Whether a doubt is sensible and appropriate always depends on the context it is present. Some contexts place a greater demand on one’s knowledge of a claim than others. And some others will open up the possibility of doubt from some claims and not others. This is the skeptic’s greatest error. They always wish to doubt that which is never open to doubt. They wish to doubt those claims that are predicated on our form of life. They wish to doubt Moorean propositions. It’s curious that the skeptic claims to doubt the external world, yet stands upon the stage to address an audience. It really makes one think.
But in truth, the skeptic is well within her rights to do this. The most pressing questions in philosophy are not about apples or astronomy. They are about who we are and how we ought to live. There is nothing more fundamental to our form of life than not knowing who we are or how to live. And answering those questions requires inquiring into our history and our constitution. Not everyone who so inquires is a skeptic. The skeptic is only one who has so inquired and found herself at a loss. She is one who feels uneasy about who she is and how she ought to live. This is not absurd. This is not incoherent. It strikes me that this is the most natural, the most human feeling possible. For who among us truly knows how to live?

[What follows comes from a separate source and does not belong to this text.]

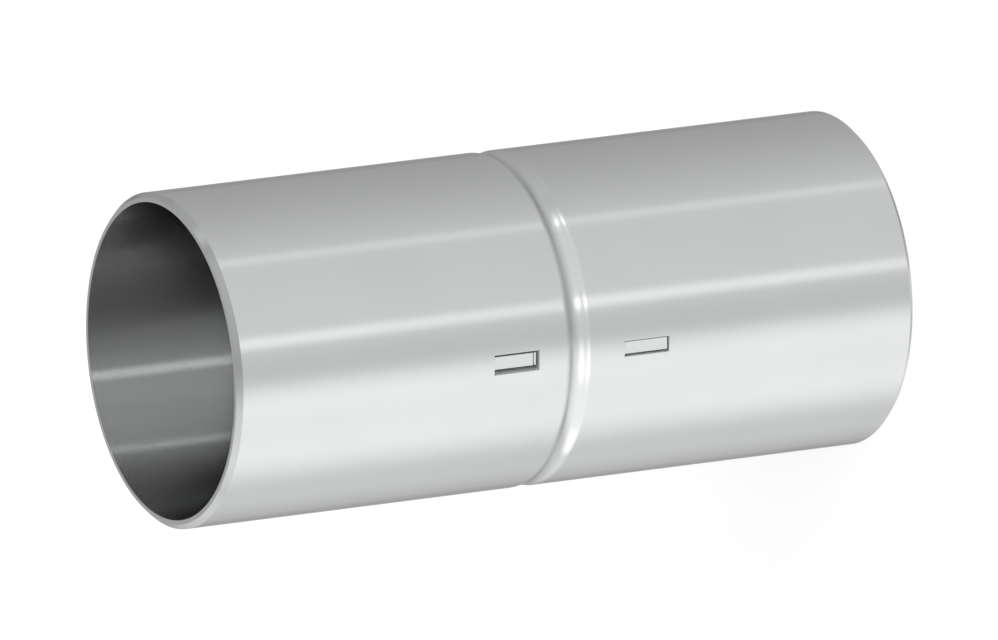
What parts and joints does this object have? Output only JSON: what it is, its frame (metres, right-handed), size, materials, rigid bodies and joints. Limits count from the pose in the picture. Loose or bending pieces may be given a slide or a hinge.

Contemporary anti-skeptics don’t satisfy these questions. They rule them out from the outset, and they themselves know this. Both Moore and Wittgenstein famously stood in an odd relationship to philosophy’s most pressing questions. For Moore, “the good is good, and that is the end of the matter.” (PE, §6) Wittgenstein agrees. Value is indefinable. It is something nonsensical: though it is everywhere present to us, it cannot reside in the world of facts. Both Moore and Wittgenstein surrender to a kind of bland mysticism. And what good is mysticism in answering our deepest questions? What good is anti-skepticism if it cannot actually overcome our skepticism? Moore and Wittgenstein offer no authority. They offer no guidance. Anti-skepticism is useless.